The director, with scripter Abi Morgan, takes the adaptation of Claire Tomlin’s 2013 novel and shows us what might have happened in the course of the affair that would have been scandalous in Queen Victoria’s England if it became public knowledge. The speculative story – Dickens destroyed nearly all of his personal correspondences, as did Nelly with his letters – paints the picture of how the two met and carried on their secret affair for 13 years until Dickens’s death.

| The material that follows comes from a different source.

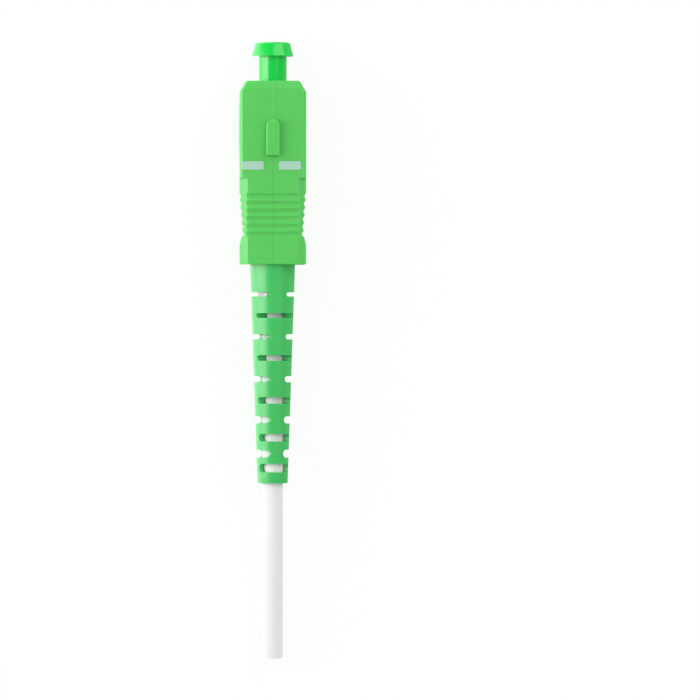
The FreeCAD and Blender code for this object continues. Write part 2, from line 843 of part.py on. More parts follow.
def build_crimp_sleeve():
    body = new_body("crimp_sleeve")
    turn(
        body,
        "drawn_sleeve",
        [
            (crimp_large_bore, crimp_front),
            (size["crimp_large_radius"], crimp_front),
            (size["crimp_large_radius"], crimp_large_rear),
            (crimp_small_radius, crimp_small_front),
            (crimp_small_radius, crimp_rear),
            (crimp_small_bore, crimp_rear),
            (crimp_small_bore, crimp_large_rear),
            (crimp_large_bore, crimp_large_rear),
        ],
    )
    return body


def slot_steps(k):
    """How many first steps ring k lies behind the first ring."""
    late = max(k - int(size["slot_even_steps"].value), 0)
    return k - size["slot_step_loss"] * (late * (late + 1) / 2)


def slot_station(k):
    """The rings of slots are evenly pitched at first, and then each step is a little shorter."""
    first = housing_rear + size["slot_offset"]
    last = boot_rear - size["slot_end_gap"]
    return first + (last - first) * slot_steps(k) / slot_steps(int(size["slot_count"].value) - 1)


def add_slot_pair(sketch, web, half, middle, from_sides):
    """Two slots that face each other and stop short of the axis. From the sides they run along
    X, and otherwise along Z."""
    outside = size["boot_front_radius"] + CUT_MARGIN
    slot = [
        (outside, middle - half),
        (web, middle - half),
        (web, middle + half),
        (outside, middle + half),
    ]
    for side in both_sides(slot):
        add_outline(sketch, side if from_sides else [(c[1], c[0]) for c in side])


def build_boot():
    """A tapered sleeve. Pairs of slots are cut straight through it from two sides, and each
    ring is a quarter turn from the last, so that it bends like a chain."""
    body = new_body("boot")
    lip_front = boot_rear - size["boot_lip"]
    neck_rear = crimp_rear + size["boot_step_gap"]
    neck_front = crimp_small_front + size["boot_step_gap"]
    turn(
        body,
        "tapered_sleeve",
        [
            (boot_bore_front, boot_front),
            (size["boot_front_radius"], boot_front),
            (size["boot_front_radius"], housing_rear),
            (size["boot_end_radius"], boot_rear),
            (size["boot_bore_end"], boot_rear),
            (size["boot_bore_end"], lip_front),
            (size["boot_bore"], lip_front),
            (size["boot_bore"], neck_rear),
            (boot_bore_neck, neck_rear),
            (boot_bore_neck, neck_front),
            (boot_bore_front, neck_front),
        ],
    )
    for k in range(int(size["slot_count"].value)):
        from_sides = k % 2 == 0
        web = size["face_web"] - size["face_web_shrink"] * k
        if from_sides:
            web = size["side_web"] - size["side_web_shrink"] * k
        half = (size["slot_height"] + size["slot_growth"] * k) / 2
        plane = "XY_Plane" if from_sides else "YZ_Plane"
        sketch = new_sketch(body, f"slot_outline_{k + 1}", plane)
        add_slot_pair(sketch, web, half, -slot_station(k), from_sides)
        cut(body, f"slots_{k + 1}", sketch)
    bind(body, "Placement.Rotation.Angle", size["boot_turn"])
    body.Placement.Rotation.Axis = FreeCAD.Vector(0, 1, 0)
    return body


def cable_path(start):
    """Straight runs along the route, from a station, joined by arcs that are tangent to them
    and as large as the shorter run allows."""
    route = [(-start, 0.0)] + CABLE_ROUTE
    points = [FreeCAD.Vector(0, y, z) for y, z in route]
    edges = []
    last = points[0]
    for before, corner, after in zip(points, points[1:], points[2:]):
        back = (before - corner).normalize()
        onward = (after - corner).normalize()
        half_turn = (math.pi - back.getAngle(onward)) / 2
        shorter = min((before - corner).Length, (after - corner).Length)
        trim = BEND_SHARE * shorter
        radius = trim / math.tan(half_turn)
        print(f"cable bend of {math.degrees(2 * half_turn):.1f} degrees, radius {radius:.1f} mm")
        enter = corner + back * trim
        leave = corner + onward * trim
        inward = (back + onward).normalize()
        centre = corner + inward * (radius / math.cos(half_turn))
        halfway = centre - inward * radius
        edges.append(Part.LineSegment(last, enter).toShape())
        edges.append(Part.Arc(enter, halfway, leave).toShape())
        last = leave
    edges.append(Part.LineSegment(last, points[-1]).toShape())
    return Part.Wire(edges)


def sweep_disc(path, radius):
    """A round bar along a path, with its volume checked against section times length."""
    start = path.OrderedVertexes[0].Point
    disc = Part.Wire(Part.makeCircle(radius, start, FreeCAD.Vector(0, -1, 0)))
    bar = path.makePipeShell([disc], True, False)
    expected = math.pi * radius * radius * path.Length
    if abs(bar.Volume - expected) > 0.01 * expected:
        raise RuntimeError("a cable layer's sweep is not its section times its length")
    return bar


def build_cable_jacket():
    """The jacket is a plain bar whose front end is stripped hollow round the yarn."""
    path = cable_path(jacket_front.value)
    start = path.OrderedVertexes[0].Point
    backward = FreeCAD.Vector(0, -1, 0)
    bar = sweep_disc(path, size["jacket_radius"].value)
    depth = (crimp_rear - jacket_front).value
    hollow = Part.makeCylinder(size["jacket_bore"].value, depth, start, backward)
    return new_feature("cable_jacket", bar.cut(hollow))


def build_aramid_yarn():
    """The yarn comes out of the jacket and folds back over the crimp post."""
    body = new_body("aramid_yarn")
    web_front = crimp_post_rear + size["yarn_clearance"]
    web_rear = web_front + size["yarn_fold_wall"]
    fold_inner = size["crimp_post_radius"] + size["yarn_clearance"]
    fold_outer = fold_inner + size["yarn_fold_wall"]
    fold_front = crimp_front + size["yarn_setback"]
    bundle_rear = crimp_rear - size["yarn_clearance"]
    bundle_radius = size["jacket_bore"] - size["yarn_clearance"]
    bundle_bore = size["buffer_radius"] + size["yarn_clearance"]
    turn(
        body,
        "folded_bundle",
        [
            (fold_inner, fold_front),
            (fold_outer, fold_front),
            (fold_outer, web_rear),
            (bundle_radius, web_rear),
            (bundle_radius, bundle_rear),
            (bundle_bore, bundle_rear),
            (bundle_bore, web_front),
            (fold_inner, web_front),
        ],
    )
    return body


def build_tight_buffer():
    body = new_body("tight_buffer")
    front = fibre_rear + size["ferrule_travel"] + size["buffer_gap"]
    rear = crimp_rear - size["yarn_clearance"]
    radius = size["buffer_radius"]
    turn(body, "buffered_fibre", [(0, front), (radius, front), (radius, rear), (0, rear)])
    return body


def build_dust_cap():
    body = new_body("dust_cap")
    top = -size["cap_reach"]
    head_rear = top + size["cap_head_height"]
    inner = size["ferrule_radius"] + size["cap_clearance"]
    turn(
        body,
        "moulded_cap",
        [
            (0, top),
            (size["cap_top_radius"], top),
            (size["cap_rim_radius"], head_rear),
            (size["cap_stem_radius"], head_rear),
            (size["cap_stem_radius"], size["cap_depth"]),
            (inner, size["cap_depth"]),
            (inner, -size["cap_air"]),
            (0, -size["cap_air"]),
        ],
    )
    dress(
        body,
        "Chamfer",
        "top_edge",
        size["cap_top_chamfer"],
        lambda point: at(point.y, size["cap_reach"]) and point.x > 0,
    )
    return body


pieces = [
    build_dust_cap(),
    build_outer_housing(),
    build_plug_frame(),
    build_ferrule(),
    build_glass_fibre(),
    build_ferrule_flange(),
    build_ferrule_spring(),
    build_stop_ring(),
    build_crimp_sleeve(),
    build_boot(),
    build_cable_jacket(),
    build_aramid_yarn(),
    build_tight_buffer(),
]
doc.recompute()

for item in doc.Objects:
    if "Invalid" in item.State or "Error" in item.State:
        raise RuntimeError(f"{item.Label} failed: {item.State}")
for piece in pieces:
    if piece.Shape.isNull() or not piece.Shape.isValid() or not piece.Shape.Solids:
        raise RuntimeError(f"{piece.Label} has no valid solid")

os.makedirs("parts", exist_ok=True)
for piece in pieces:
    piece.Shape.exportStep(f"parts/{piece.Label}.step")
    box = piece.Shape.BoundBox
    print(
        f"{piece.Label}: {len(piece.Shape.Solids)} solid, {piece.Shape.Volume:.3f} mm3, "
        f"x {box.XMin:.3f} to {box.XMax:.3f}, y {box.YMin:.3f} to {box.YMax:.3f}, "
        f"z {box.ZMin:.3f} to {box.ZMax:.3f}"
    )
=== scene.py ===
import math

import bpy
import bmesh
import numpy as np
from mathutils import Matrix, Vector


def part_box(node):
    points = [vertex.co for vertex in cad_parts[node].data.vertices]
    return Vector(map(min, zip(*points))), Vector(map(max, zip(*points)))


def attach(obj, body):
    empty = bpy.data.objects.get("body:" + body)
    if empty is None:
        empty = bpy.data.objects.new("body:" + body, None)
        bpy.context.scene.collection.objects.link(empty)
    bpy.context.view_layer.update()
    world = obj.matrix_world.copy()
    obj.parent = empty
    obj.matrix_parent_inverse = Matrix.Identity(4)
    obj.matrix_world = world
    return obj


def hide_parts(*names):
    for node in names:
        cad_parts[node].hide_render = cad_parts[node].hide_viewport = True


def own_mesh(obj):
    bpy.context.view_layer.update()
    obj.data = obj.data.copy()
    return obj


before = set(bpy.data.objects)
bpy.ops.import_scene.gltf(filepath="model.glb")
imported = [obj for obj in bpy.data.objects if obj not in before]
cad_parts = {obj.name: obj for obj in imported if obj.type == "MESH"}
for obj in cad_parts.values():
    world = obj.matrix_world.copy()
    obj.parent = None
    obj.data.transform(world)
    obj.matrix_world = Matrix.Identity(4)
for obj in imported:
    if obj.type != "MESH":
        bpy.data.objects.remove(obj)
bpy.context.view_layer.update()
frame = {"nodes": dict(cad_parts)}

bl_info = {
    "name": "Fibre Connector",
    "version": (1, 0, 0),
    "blender": (4, 5, 0),
    "location": "View3D > Sidebar > Connector",
    "description": "Finishes a push-pull fibre connector: housing, boot, cap, cable and stage",
    "category": "Object",
}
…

While Ralph Fiennes is good portraying Dickens, it is Felicity Jones who deserves kudos for her performance as the title character. Nelly is an intelligent young woman and an intellectual equal to her lover. But the filmmakers take their time building up the relationship that grows between the 40-year old novelist and his mistress half his age. The slow build to their first kiss makes sense, though; as the prudish pressures of Victorian society demanded that they keep their assignations totally secret. (Wife Catherine was not stupid and soon figures it out, even advising Nelly on how to deal with Mister Charles Dickens.)
This look into the life of one of the world’s greatest authors opens up an examination of the cost of celebrity and fame on Dickens and those closest to him. The attention to period details, particularly costume, is well done and the film shows us a small slice of life on both sides of the tracks in England of the time. I give it a B.